Requirements
All the data should come back exactly as it was given.

--- start Supplied material ---

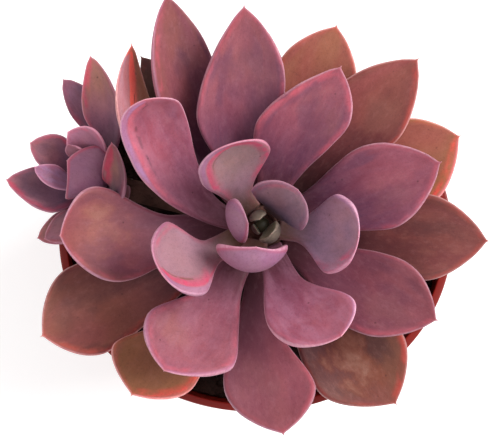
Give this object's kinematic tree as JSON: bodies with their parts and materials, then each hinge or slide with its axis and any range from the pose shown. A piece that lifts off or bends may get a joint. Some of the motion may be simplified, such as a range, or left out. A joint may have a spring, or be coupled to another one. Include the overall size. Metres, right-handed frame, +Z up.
{
  "type": "potted debbie graptoveria",
  "caption": "Mauve-pink rosette succulent with thick pointed leaves and a smaller side rosette, growing in soil in an oval terracotta-red plastic nursery pot.",
  "frame": {"origin": "middle of the pot's base, on the surface that it stands on", "axes": "+Z up; +X to the right and +Y up the page when the rosette is seen from straight above, so the small offset is at -X +Y; the pot's long way is along X"},
  "size_m": [0.1237, 0.11, 0.128],
  "materials": {
    "pot_plastic": "satin",
    "soil": "matte",
    "stem": "matte",
    "leaf_young": "matte",
    "leaf": "matte",
    "leaf_old": "matte"
  },
  "bodies": {
    "root": {"pot": "pot_plastic", "soil": "soil", "stem": "stem", "leaf_01": "leaf_young", "leaf_02": "leaf_young", "leaf_03": "leaf_young", "leaf_04": "leaf_young", "leaf_05": "leaf_young", "leaf_06": "leaf_young", "leaf_07": "leaf", "leaf_08": "leaf", "leaf_09": "leaf", "leaf_10": "leaf", "leaf_11": "leaf", "leaf_12": "leaf", "leaf_13": "leaf", "leaf_14": "leaf", "leaf_15": "leaf", "leaf_16": "leaf", "leaf_17": "leaf_old", "leaf_18": "leaf_old", "leaf_19": "leaf_old", "leaf_20": "leaf_old", "leaf_21": "leaf_old", "leaf_22": "leaf_old", "leaf_23": "leaf_old", "leaf_24": "leaf_old", "leaf_25": "leaf_old", "leaf_26": "leaf_old", "leaf_27": "leaf_old", "heart": "leaf_young", "offset_leaf_01": "leaf", "offset_leaf_02": "leaf", "offset_leaf_03": "leaf", "offset_leaf_04": "leaf", "offset_leaf_05": "leaf", "offset_leaf_06": "leaf", "offset_leaf_07": "leaf", "offset_leaf_08": "leaf", "offset_leaf_09": "leaf", "offset_leaf_10": "leaf", "offset_leaf_11": "leaf", "offset_heart": "leaf_young"}
  },
  "joints": []
}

--- end Supplied material ---

Exercise response
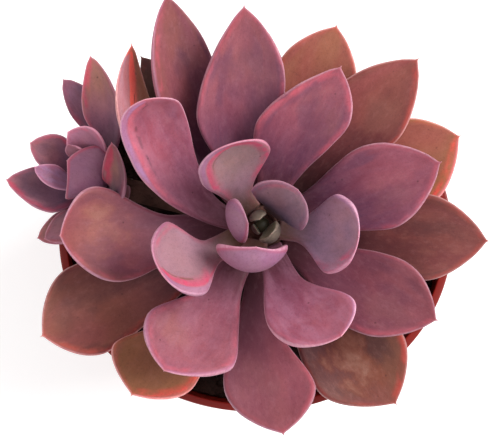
Give this object's kinematic tree as JSON: bodies with their parts and materials, then each hinge or slide with its axis and any range from the pose shown. A piece that lifts off or bends may get a joint. Some of the motion may be simplified, such as a range, or left out. A joint may have a spring, or be coupled to another one. Include the overall size. Metres, right-handed frame, +Z up.
{
  "type": "potted debbie graptoveria",
  "caption": "Mauve-pink rosette succulent with thick pointed leaves and a smaller side rosette, growing in soil in an oval terracotta-red plastic nursery pot.",
  "frame": {"origin": "middle of the pot's base, on the surface that it stands on", "axes": "+Z up; +X to the right and +Y up the page when the rosette is seen from straight above, so the small offset is at -X +Y; the pot's long way is along X"},
  "size_m": [0.1237, 0.11, 0.128],
  "materials": {
    "pot_plastic": "satin",
    "soil": "matte",
    "stem": "matte",
    "leaf_young": "matte",
    "leaf": "matte",
    "leaf_old": "matte"
  },
  "bodies": {
    "root": {"pot": "pot_plastic", "soil": "soil", "stem": "stem", "leaf_01": "leaf_young", "leaf_02": "leaf_young", "leaf_03": "leaf_young", "leaf_04": "leaf_young", "leaf_05": "leaf_young", "leaf_06": "leaf_young", "leaf_07": "leaf", "leaf_08": "leaf", "leaf_09": "leaf", "leaf_10": "leaf", "leaf_11": "leaf", "leaf_12": "leaf", "leaf_13": "leaf", "leaf_14": "leaf", "leaf_15": "leaf", "leaf_16": "leaf", "leaf_17": "leaf_old", "leaf_18": "leaf_old", "leaf_19": "leaf_old", "leaf_20": "leaf_old", "leaf_21": "leaf_old", "leaf_22": "leaf_old", "leaf_23": "leaf_old", "leaf_24": "leaf_old", "leaf_25": "leaf_old", "leaf_26": "leaf_old", "leaf_27": "leaf_old", "heart": "leaf_young", "offset_leaf_01": "leaf", "offset_leaf_02": "leaf", "offset_leaf_03": "leaf", "offset_leaf_04": "leaf", "offset_leaf_05": "leaf", "offset_leaf_06": "leaf", "offset_leaf_07": "leaf", "offset_leaf_08": "leaf", "offset_leaf_09": "leaf", "offset_leaf_10": "leaf", "offset_leaf_11": "leaf", "offset_heart": "leaf_young"}
  },
  "joints": []
}